J’étais la seule qui faisais partie de son cercle de littéraires et, quand le moment était venu pour lui de prendre sa retraite, il me désigna contre toute attente comme sa remplaçante. Grincements de dents de beaucoup, mais lui savait qu’il avait fait le bon choix pour rester dans la modestie. Et je ne l’avais pas déçu. Il était extrêmement fier de moi quand on se voyait pour le café du matin. Il me disait que j’avais tout chamboulé, mais dans le bon sens. Quelle élégance! L’homme était comme ça. Nous sommes restés longtemps en contact, puis le temps a fait son oeuvre, mais l’oubli n’est jamais venu. Comment oublier un tel homme, un homme comme on n’en fait plus ? Dites, comment ?

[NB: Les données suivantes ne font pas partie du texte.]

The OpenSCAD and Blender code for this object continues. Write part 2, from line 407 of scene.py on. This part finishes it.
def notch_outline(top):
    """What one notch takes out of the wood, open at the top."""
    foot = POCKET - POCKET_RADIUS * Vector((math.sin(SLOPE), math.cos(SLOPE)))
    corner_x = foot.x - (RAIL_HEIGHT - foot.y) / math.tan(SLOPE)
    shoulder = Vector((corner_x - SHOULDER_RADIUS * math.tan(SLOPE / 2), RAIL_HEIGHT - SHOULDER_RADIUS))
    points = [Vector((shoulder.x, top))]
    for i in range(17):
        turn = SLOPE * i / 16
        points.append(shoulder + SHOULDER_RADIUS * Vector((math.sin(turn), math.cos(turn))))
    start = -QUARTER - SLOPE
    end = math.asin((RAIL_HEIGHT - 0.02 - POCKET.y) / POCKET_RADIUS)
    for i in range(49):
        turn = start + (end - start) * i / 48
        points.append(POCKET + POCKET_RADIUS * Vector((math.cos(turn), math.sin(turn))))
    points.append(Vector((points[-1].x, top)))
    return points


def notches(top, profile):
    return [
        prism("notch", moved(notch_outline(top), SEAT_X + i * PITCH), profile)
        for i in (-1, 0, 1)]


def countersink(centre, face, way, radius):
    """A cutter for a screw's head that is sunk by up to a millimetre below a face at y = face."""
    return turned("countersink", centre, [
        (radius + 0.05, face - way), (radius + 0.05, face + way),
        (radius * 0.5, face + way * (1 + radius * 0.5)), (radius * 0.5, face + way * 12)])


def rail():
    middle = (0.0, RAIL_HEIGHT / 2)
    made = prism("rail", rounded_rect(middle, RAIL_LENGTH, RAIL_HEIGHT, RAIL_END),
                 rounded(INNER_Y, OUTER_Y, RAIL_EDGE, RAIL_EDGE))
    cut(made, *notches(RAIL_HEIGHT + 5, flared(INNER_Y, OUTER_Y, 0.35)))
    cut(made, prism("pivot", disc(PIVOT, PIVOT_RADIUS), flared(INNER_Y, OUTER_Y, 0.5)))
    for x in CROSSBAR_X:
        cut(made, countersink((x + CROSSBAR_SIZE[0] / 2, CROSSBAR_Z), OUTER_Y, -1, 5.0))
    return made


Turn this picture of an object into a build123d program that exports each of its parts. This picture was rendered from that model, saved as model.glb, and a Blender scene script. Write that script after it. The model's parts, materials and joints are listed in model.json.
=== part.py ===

«La mort n’est rien, je suis seulement passé dans la pièce à côté.

Je suis moi. Tu es toi.

Ce que nous étions l’un pour l’autre, nous le sommes toujours.

Donne-moi le nom que tu m’as toujours donné.

Parle-moi comme tu l’as toujours fait. n’emploie pas de ton différent.

Ne prends pas un air solennel ou triste.

Continue à rire de ces petites choses qui nous amusaient tant.

Prie, souris, pense à moi, prie pour moi.

Que mon nom soit prononcé à la maison comme il l’a toujours été, sans emphase d’aucune sorte ,

sans une trace d’ombre.

La vie signifie tout ce qu’elle a toujours signifié.

Elle est ce qu’elle a toujours été.

Le fil n’est pas coupé.

Pourquoi serais-je hors de ta pensée

parce que je suis hors de ta vue ?

Je t’attends, je ne suis pas loin,

Juste de l’autre côté du chemin.

Tu vois , tout est bien.»

Henry Scott Holland, chanoine anglais et écrivain (1847-1918).

Et Jean d’Ormesson : «Tu n’es plus là où tu étais, mais tu es partout là où je suis. Il y a quelque chose de plus fort que la mort, c’est la présence des absents dans la mémoire des vivants.»

M’hamed et Mariem, votre papa était fier de vous. Il m’en parlait tout le temps.

Vous êtes ses dignes héritiers !

Qu’il repose en paix !

NB. Le cortège funèbre quittera son domicile sis à la rue Sidi Ben Arous, impasse El Kassas (près de la place Romdhane Bey) aujourd’hui, mercredi 1er juin à 15h00. L’enterrement aura lieu au cimetière Sidi Abdelaziz à La Marsa après la prière d’El Asr.